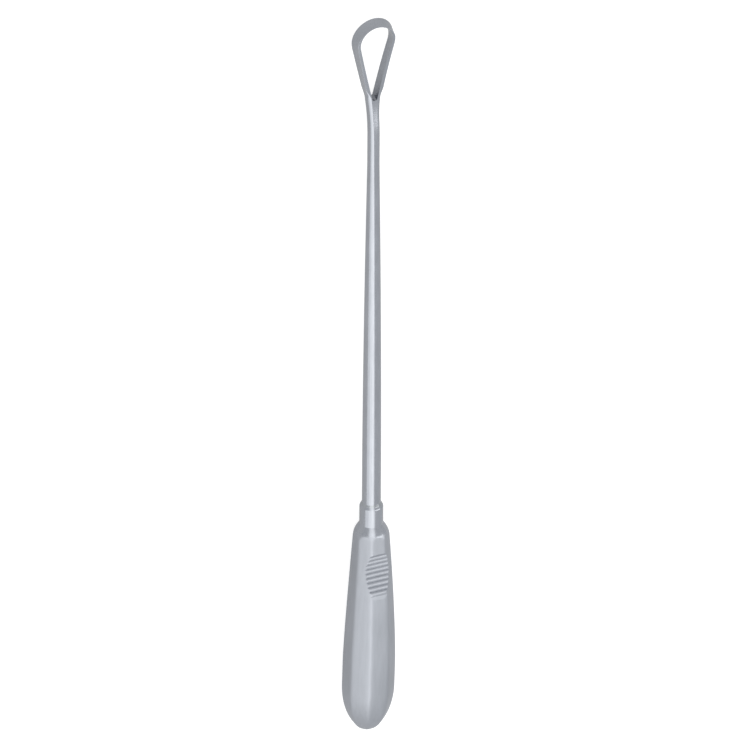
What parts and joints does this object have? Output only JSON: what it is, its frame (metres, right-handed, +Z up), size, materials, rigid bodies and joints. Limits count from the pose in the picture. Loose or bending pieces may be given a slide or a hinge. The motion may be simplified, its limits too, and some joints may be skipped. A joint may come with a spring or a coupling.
{
  "type": "uterine curette",
  "caption": "Loop curette: a sharp-edged forged loop on a round tapered shaft, brazed into an octagonal steel grip with a ribbed thumb rest.",
  "frame": {"origin": "on the surface the curette lies on, under the middle of its length and width", "axes": "+Y along the tool towards the loop, +Z up, which is the side of the loop's sharp edge and of the thumb rest, +X across"},
  "size_m": [0.0188, 0.3125, 0.019],
  "materials": {
    "forged_steel": "satin",
    "grip_steel": "satin"
  },
  "bodies": {
    "root": {"loop_shaft": "forged_steel", "handle": "grip_steel"}
  },
  "joints": []
}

# # #

Task to carry out » Every line of the data above should be copied exactly.

Answer to the exercise »
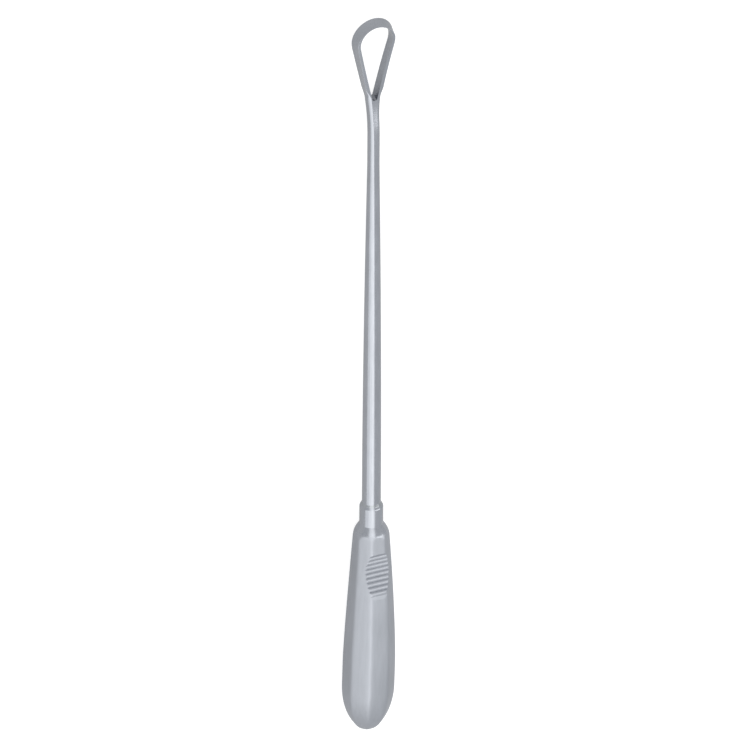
What parts and joints does this object have? Output only JSON: what it is, its frame (metres, right-handed, +Z up), size, materials, rigid bodies and joints. Limits count from the pose in the picture. Loose or bending pieces may be given a slide or a hinge. The motion may be simplified, its limits too, and some joints may be skipped. A joint may come with a spring or a coupling.
{
  "type": "uterine curette",
  "caption": "Loop curette: a sharp-edged forged loop on a round tapered shaft, brazed into an octagonal steel grip with a ribbed thumb rest.",
  "frame": {"origin": "on the surface the curette lies on, under the middle of its length and width", "axes": "+Y along the tool towards the loop, +Z up, which is the side of the loop's sharp edge and of the thumb rest, +X across"},
  "size_m": [0.0188, 0.3125, 0.019],
  "materials": {
    "forged_steel": "satin",
    "grip_steel": "satin"
  },
  "bodies": {
    "root": {"loop_shaft": "forged_steel", "handle": "grip_steel"}
  },
  "joints": []
}